L’arrêt de la publicité incitant les mères à substituer le lait en poudre à l’allaitement maternel n’a pu être obtenu de façon légale, mais seulement par le boycott, lequel comporte aussi des risques. On a vu récemment l’Association Agir Ici lourdement condamnée pour avoir boycotté les feux d’artifices de deux entreprises qu’elle accusait de fabriquer aussi des mines antipersonnel.
Je ne vous donne ici que mon sentiment général. Impossible de commenter tous les sujets abordés dans cet ouvrage : les 780 milliards de dollars de dépenses militaires annuelles, les dépenses beaucoup moins élevées, mais qu’on refuse de faire, qui permettraient d‘éliminer la faim, l’analphabétisme, ou de donner à tous l’accès à l’eau potable, la toute puissance des multinationales et, fort heureusement, la résistance qui se dessine.
Jean Ziegler y fait également ce magnifique éloge de l’utopie :
« Au centre de toutes les prédications, de tous les livres, de tous les préceptes mis en forme par Joachim de Flore, Giordano Bruno et Thomas More, il y a le droit au bonheur…
« U-Topia. Le Non-Lieu. Ou plus précisément : le lieu, le monde qui n’existe pas encore.

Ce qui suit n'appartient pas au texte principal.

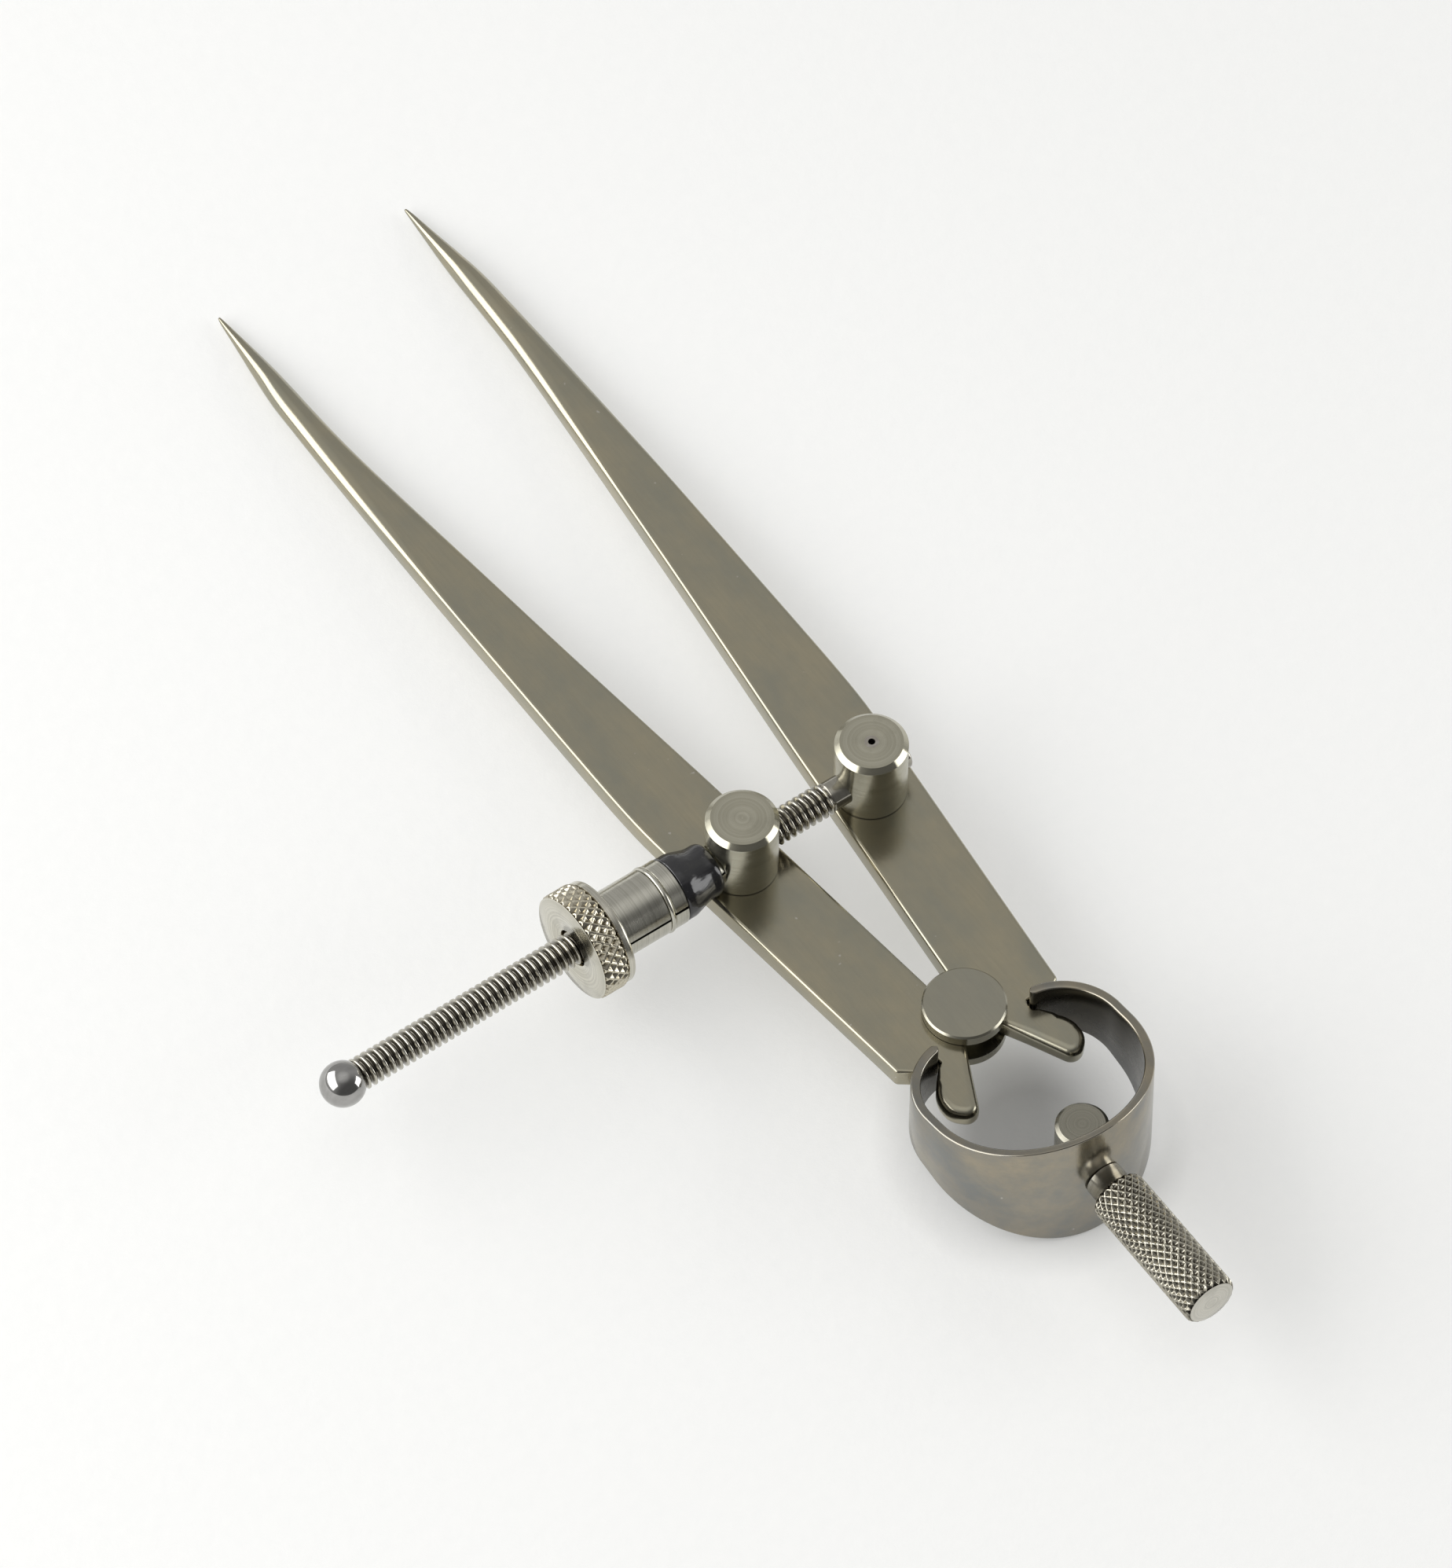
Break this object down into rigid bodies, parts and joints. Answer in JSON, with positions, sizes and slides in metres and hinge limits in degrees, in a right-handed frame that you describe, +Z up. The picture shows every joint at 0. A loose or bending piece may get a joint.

« L’utopie est le désir du tout autre. Elle désigne ce qui nous manque dans notre courte vie sur terre. Elle embrasse la justice exigible. Elle exprime la liberté, la solidarité, le bonheur partagé dont la conscience humaine anticipe l’avènement et les contours. Ce manque, ce désir, cette utopie constituent la source la plus intime de toute action humaine en faveur de la justice sociale planétaire. Sans cette justice, aucun bonheur n’est possible pour aucun d’entre nous. »
[1] Trop cher pour ceux qui en auraient besoin ! Je viens de constater en Thaïlande qu’un demi-litre d’eau en bouteille était vendu sept fois le prix d’un bol de riz, le tiers du prix d’un litre d’essence.
[2] publié chez Fayard.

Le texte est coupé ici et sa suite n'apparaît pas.